Bruttel, Washburne, and VanDongen estimate that the odds that the SARS-CoV-2 virus arose naturally lie between 1 in 100 and 1 in 1,400. However, this estimate only factors in the distribution of cutting sites. The authors also observed a concentration of mutations within the cutting sites that was “extremely unlikely in wild coronaviruses and nearly universal in synthetic viruses.” The estimate drops to a 1 in 100 million chance that SARS-CoV-2 was a naturally-occurring virus if these mutations are factored in. When considering additional criteria, such as the fact that the “sticky ends” where the viruses are “glued” back together all happen to fit perfectly, the authors estimate the odds of a natural origin to be even lower.

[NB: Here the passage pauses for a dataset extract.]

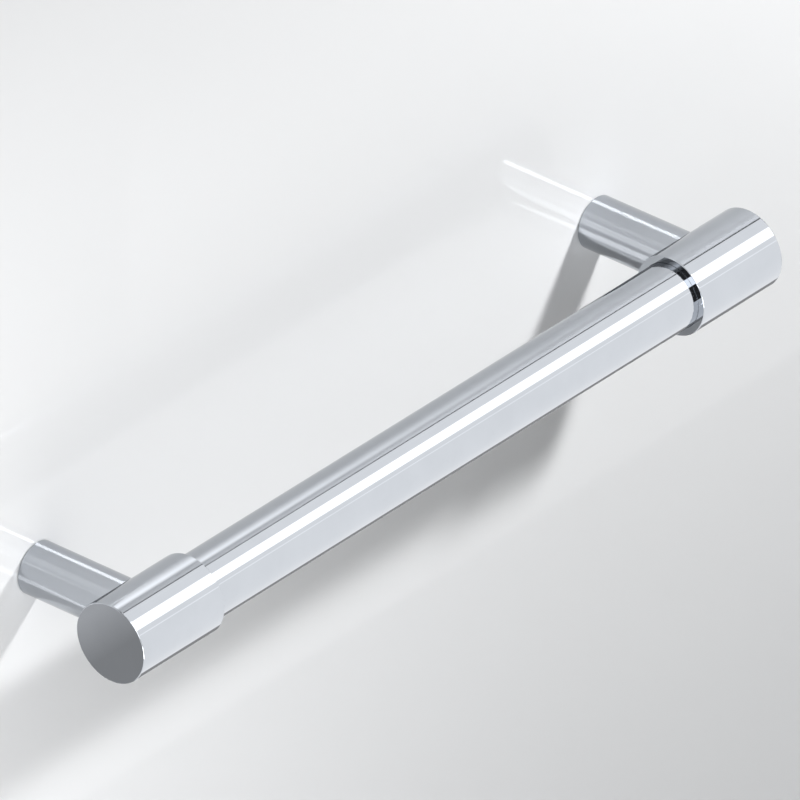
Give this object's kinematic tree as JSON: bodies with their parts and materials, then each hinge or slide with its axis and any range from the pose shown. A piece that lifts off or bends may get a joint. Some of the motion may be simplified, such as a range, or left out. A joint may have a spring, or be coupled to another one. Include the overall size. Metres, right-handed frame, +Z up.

The authors conclude that SARS-CoV-2 was assembled in a lab using common methods for assembling viruses. The authors do not speculate on which lab the virus escaped from.
In response to the new study, Kristian Andersen, the leading author of the Proximal Origin paper—the Dr. Anthony Fauci-led effort to dispel the lab leak theory—went on Twitter to slam the new study as “kindergarten molecular biology.” Andersen’s criticism is that cutting sites are common in naturally occurring SARS viruses. However, this criticism does not explain the very unusual placement of cutting sites in SARS-CoV-2.
The Proximal Origin paper itself, which boldly proclaimed that “our analyses clearly show that SARS-CoV-2 is not a laboratory construct or a purposefully manipulated virus,” has been dismissed after it emerged that Andersen and his co-authors had relied on an obsolete database for their findings.
Notably, Andersen told Fauci privately that SARS-CoV-2 looked engineered, while publicly pushing the natural origin narrative. Fauci was director of the National Institute of Allergy and Infectious Diseases (NIAID) at the time. He will resign from the position in December.
Andersen and a group of other scientists who receive funding from Fauci’s NIAID also co-authored another natural origin paper that declared their “analyses provide dispositive evidence for the emergence of SARS-CoV-2 via the live wildlife trade.” That paper, too, has since been criticized for its reliance on faulty data.
While there is still no dispositive evidence on either side of the origin debate, it is noteworthy that the papers from natural origin advocates tend to make grand claims of indisputable evidence. In contrast, the authors of the new study have invited criticism and debate of their findings and are engaging with such criticism online.
Although it is too early to reach a final verdict on the new study, which is still subject to peer review, its methodology offers for the first time a path to solving the COVID-19 origin puzzle without having to rely on data that is being withheld by the Chinese Communist Party.